The National Privacy Commission (NPC) has concluded its investigation into the recently reported unauthorized GCash transactions.
The government body found in its independent verification that phishing attacks resulted in the GCash security breach in early May.
"Upon our thorough investigation, we have determined that the unauthorized transactions in GCash accounts were a result of a meticulous phishing scheme," Privacy Commissioner John Henry Naga said in a press release.
Apparently, "unknown threat actors" tricked vulnerable GCash users into their phishing scheme through online gambling websites like Philwin and tapwin1.com.
The NPC held a May 12 clarificatory meeting with G-Xchange Inc. (GXI) to provide their findings, outline their response to the incident. raise concerns with GXI, as well as request additional information and evidence to confirm the company's claims.

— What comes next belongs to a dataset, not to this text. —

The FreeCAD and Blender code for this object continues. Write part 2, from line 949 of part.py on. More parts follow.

GXI has since submitted its compliance with NPC-issued orders on May 19.
"We have ordered GXI to intensify its education and awareness campaign to its clients to prevent similar incidents in the future. We assure the public that the NPC remains resolute in its mandate to safeguard the rights of data subjects and protect personal information," Naga said.

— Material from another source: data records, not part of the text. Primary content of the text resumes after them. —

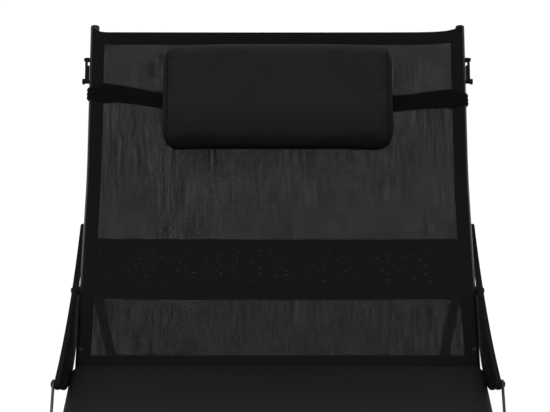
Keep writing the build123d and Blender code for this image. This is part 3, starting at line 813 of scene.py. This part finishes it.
# Studio: a pale floor that reads white to the camera but keeps the lounger's soft shadow, a white sky, a
# large soft lamp above the foot end and a weaker one behind.
floor_half = 30
floor_corners = [(-floor_half, -floor_half, 0), (floor_half, -floor_half, 0)]
floor_corners += [(floor_half, floor_half, 0), (-floor_half, floor_half, 0)]
white_strength = 1.2
white_share = 0.82
sky_on_object = 0.5
floor_mesh = bpy.data.meshes.new("floor")
floor_mesh.from_pydata(floor_corners, [], [(0, 1, 2, 3)])
floor = bpy.data.objects.new("floor", floor_mesh)
bpy.context.scene.collection.objects.link(floor)
ground = Finish("studio_floor")
seen = ground.node("ShaderNodeLightPath", take=0)
mirrored = Level(ground, seen.socket.node.outputs["Is Glossy Ray"])
through = Level(ground, seen.socket.node.outputs["Is Transmission Ray"])
pale = ground.node("ShaderNodeBsdfDiffuse", None, {"Color": (0.4, 0.4, 0.4, 1)})
white = ground.node("ShaderNodeEmission", None, {"Color": (1, 1, 1, 1), "Strength": white_strength})
looked_at = (seen + mirrored + through) * white_share
surface = ground.node("ShaderNodeMixShader", None, {0: looked_at, 1: pale, 2: white})
ground.set(ground.material.node_tree.nodes["Material Output"], {"Surface": surface})
floor_mesh.materials.append(ground.material)

world = bpy.data.worlds.new("studio")
bpy.context.scene.world = world
world.use_nodes = True
sky = world.node_tree
rays = sky.nodes.new("ShaderNodeLightPath")
brightest = rays.outputs["Is Camera Ray"]
for way in ("Is Glossy Ray", "Is Transmission Ray"):
    either = sky.nodes.new("ShaderNodeMath")
    either.operation = "MAXIMUM"
    sky.links.new(brightest, either.inputs[0])
    sky.links.new(rays.outputs[way], either.inputs[1])
    brightest = either.outputs[0]
strength = sky.nodes.new("ShaderNodeMapRange")
strength.inputs["To Min"].default_value = sky_on_object
strength.inputs["To Max"].default_value = 1.0
sky.links.new(brightest, strength.inputs["Value"])
sky.nodes["Background"].inputs["Color"].default_value = (1, 1, 1, 1)
sky.links.new(strength.outputs["Result"], sky.nodes["Background"].inputs["Strength"])


def lamp(name, spot, aim, size, power):
    light = bpy.data.lights.new(name, "AREA")
    light.shape = "SQUARE"
    light.size = size
    light.energy = power
    holder = bpy.data.objects.new(name, light)
    holder.location = spot
    holder.rotation_euler = (Vector(aim) - Vector(spot)).to_track_quat("-Z", "Y").to_euler()
    bpy.context.scene.collection.objects.link(holder)


lamp("key", (-0.5, -2.1, 3.9), (0, 0.1, 0.5), 2.4, 84)
lamp("rear", (0.5, 3.5, 2.9), (0, 0.3, 0.5), 2.2, 12)
bpy.context.scene.view_settings.view_transform = "Standard"
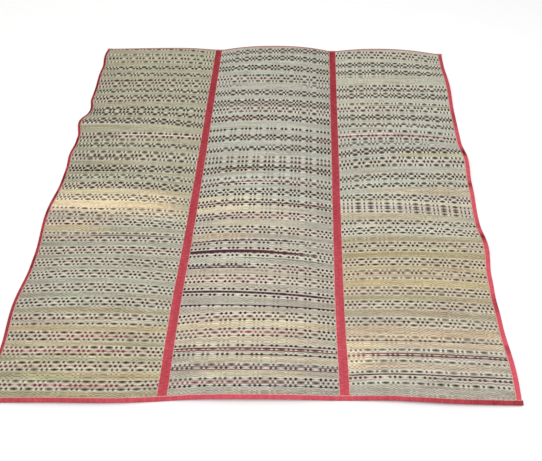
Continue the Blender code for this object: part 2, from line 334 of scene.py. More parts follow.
# Single reeds that show as an unbroken line: where they lie, their dye, how far along the row they
# start and stop, how deep they look, and how wide: a thin line is 0 and a whole reed is 1
Line = namedtuple("Line", "pick dye start stop depth width", defaults=(0.0,))
LINES = {
    "left": (
        Line(63, "ink", 0.0, 0.5, 0.9),
        Line(139, "pale", 0.0, 0.5, 0.4),
        Line(155, "pale", 0.32, 0.92, 0.9),
        Line(156, "brown>maroon", 0.0, 0.9, 0.6),
        Line(188, "purple", 0.12, 0.5, 0.9),
        Line(207, "ink", 0.03, 0.40, 0.9),
        Line(289, "maroon", 0.35, 0.93, 0.9),
        Line(305, "maroon", 0.55, 0.95, 0.6),
        Line(376, "pale", 0.2, 0.9, 0.5),
        Line(404, "crimson", 0.1, 0.8, 0.5),
        Line(426, "ink", 0.2, 1.0, 0.6),
        Line(432, "maroon", 0.4, 1.0, 0.5),
    ),
    "middle": (
        Line(52, "teal", 0.2, 0.5, 0.8),
        Line(58, "maroon", 0.3, 0.7, 0.5),
        Line(145, "ink", 0.0, 0.3, 0.6),
        Line(195, "maroon", 0.4, 1.0, 0.7),
        Line(204, "ink>purple", 0.15, 0.95, 0.8),
        Line(224, "pale", 0.3, 0.55, 0.9),
        Line(223, "maroon", 0.05, 0.6, 0.7),
        Line(249, "maroon>purple>maroon", 0.0, 0.95, 0.95, 0.3),
        Line(265, "purple>maroon", 0.0, 0.3, 0.7),
        Line(295, "purple>ink", 0.0, 0.7, 0.9, 0.3),
        Line(306, "purple>maroon", 0.0, 0.55, 0.9, 1.0),
        Line(307, "purple>maroon", 0.0, 0.75, 0.9, 1.0),
        Line(308, "purple>maroon", 0.0, 0.70, 0.9, 0.4),
        Line(314, "teal", 0.35, 0.9, 0.7),
        Line(321, "purple>maroon", 0.0, 0.4, 0.9, 0.3),
        Line(323, "purple>maroon", 0.0, 0.45, 0.95, 0.3),
        Line(348, "purple", 0.0, 0.97, 0.95, 1.0),
        Line(349, "purple", 0.0, 0.9, 0.9, 0.4),
        Line(361, "purple>ink", 0.0, 1.0, 0.85, 0.4),
        Line(398, "ink", 0.5, 1.0, 0.7),
        Line(400, "maroon", 0.0, 0.9, 0.9, 0.3),
        Line(402, "maroon", 0.0, 1.0, 0.9, 0.3),
        Line(406, "ink", 0.4, 1.0, 0.7, 0.2),
        Line(416, "purple", 0.0, 1.0, 0.85, 0.2),
        Line(419, "purple", 0.0, 1.0, 0.8, 0.2),
        Line(429, "purple", 0.0, 0.9, 0.6),
        Line(432, "purple", 0.0, 0.9, 0.6),
        Line(434, "navy", 0.5, 1.0, 0.7),
    ),
    "right": (
        Line(104, "maroon>brown>maroon", 0.3, 1.0, 0.7),
        Line(151, "pale", 0.06, 0.45, 0.7),
        Line(153, "crimson", 0.0, 0.9, 0.9),
        Line(192, "brown", 0.75, 1.0, 0.7),
        Line(326, "brown", 0.15, 0.6, 0.8),
        Line(346, "brown>ink", 0.4, 0.95, 0.6),
        Line(392, "brown>ink>brown", 0.0, 1.0, 0.7),
        Line(404, "maroon", 0.1, 1.0, 0.9, 0.4),
        Line(406, "maroon", 0.2, 1.0, 0.85, 0.3),
        Line(421, "ink>brown>ink", 0.02, 1.0, 1.0, 0.3),
        Line(424, "brown", 0.5, 1.0, 0.6),
        Line(426, "brown", 0.5, 1.0, 0.5),
    ),
}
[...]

The privacy commissioner added that they will implement their full powers under the law to punish those who violate the Data Privacy Act of 2012.
GCash previously issued separate advisories about adjusting the e-wallets of all affected users and denying that any hacking occurred.
The digital wallet's users earlier this month reported issues like losing tens of thousands of pesos without being prompted for their one-time passwords.
EastWest Bank and Asia United Bank were linked at the time to the unauthorized transactions, with both banks cooperating with GCash and government regulators to investigate the issue.